If this notice is not given at least 30 days before the
foreclosure action is filed, and if the unpaid assessments,
including those coming due after the claim of lien is recorded,
are paid before the entry of a final judgment of foreclosure, the
association shall not recover attorney’s fees or costs. The
notice must be given by delivery of a copy of it to the unit owner
or by certified or registered mail, return receipt requested,
addressed to the unit owner at his or her last known address; and,
upon such mailing, the notice shall be deemed to have been given,
and the court shall proceed with the foreclosure action and may
award attorney’s fees and costs as permitted by law.
The
association is not required to give you a call and tell you that
your payment is overdue before filing a lien. Even if you think
you have a valid legal reason to avoid paying an assessment, it is
better to pay now, under protest and specifically reserving your
rights, and argue about it later. If you do not pay and the lien
is valid you could lose your unit in a foreclosure. I do not
suggest gambling with your home. Just because the gate was a poor
business choice and possibly defective from the beginning does not
give you the authority to refuse to pay the assessments for that
item. Every association would shut down if unit owners could
withhold paying part or all of the otherwise lawfully approved
assessments if something did not work or if repairs would be
needed.
QUESTION
Recently,
the President and Vice President quit the Board of Directors of
our HOA. Who should now be the person to give direction to the
remaining Board of Directors?
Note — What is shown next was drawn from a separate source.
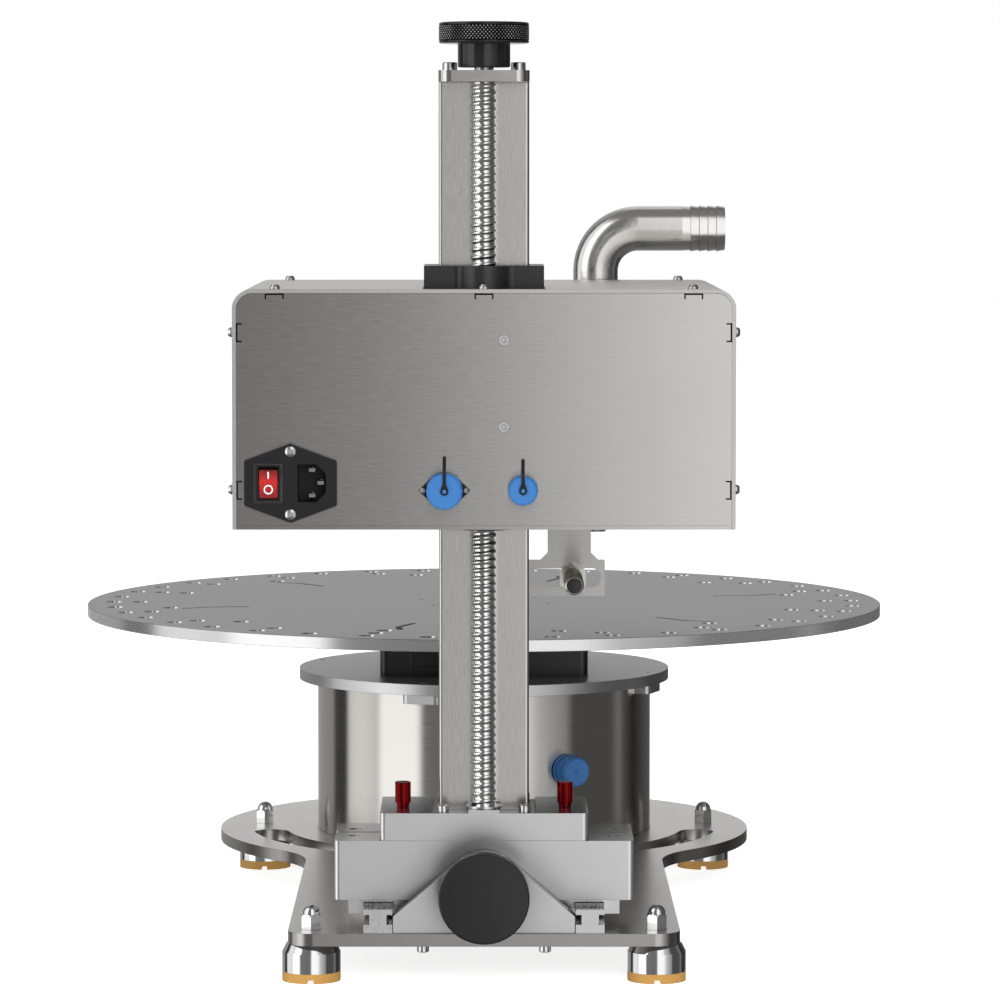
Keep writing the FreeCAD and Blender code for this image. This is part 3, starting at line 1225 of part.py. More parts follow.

Is there someone at the county or
state level homeowners can request to come in and restore order
within the HOA? Is there a process when homeowners think the Board
of Directors or a Board officer is so out of line where possible a
complaint can be filed with a state or local agency or is the only
recourse to recall the member(s)?
ANSWER
The
corporation which governs condominiums and homeowner’s
associations is comprised of a board of directors who sets policy
and officers who carry out that policy and take care of the
day-to-day work of running the association.
Per
the Condominium Act, §718.112 (2)(d)(8), unless otherwise
provided in the bylaws, any vacancy occurring on the board before
the expiration of a term may be filled by the affirmative vote of
the majority of the remaining directors, even if the remaining
directors constitute less than a quorum, or by the sole remaining
director. In the alternative, a board may hold an election to fill
the vacancy.
Corporations
statute §607.0809 (1), states that whenever a vacancy occurs on a
board of directors, including a vacancy resulting from an increase
in the number of directors, it may be filled by the affirmative
vote of a majority of the remaining directors, though less than a
quorum of the board of directors, or by the shareholders, unless
the articles of incorporation provide otherwise. This would apply
to homeowner’s associations as well. If an association fails to
fill vacancies on the board of directors sufficient to constitute
a quorum, Florida Statutes §720.305(4) states that any member may
apply to the circuit court for the appointment of a receiver to
manage the affairs of the association. At least 30 days before
applying to the circuit court, the member shall mail to the
association, by certified or registered mail, and post, in a
conspicuous place on the property of the community served by the
association, a notice describing the intended action, giving the
association 30 days to fill the vacancies. If during such time the
association fails to fill a sufficient number of vacancies so that
a quorum can be assembled, the member may proceed with the
petition. If a receiver is appointed, the homeowners’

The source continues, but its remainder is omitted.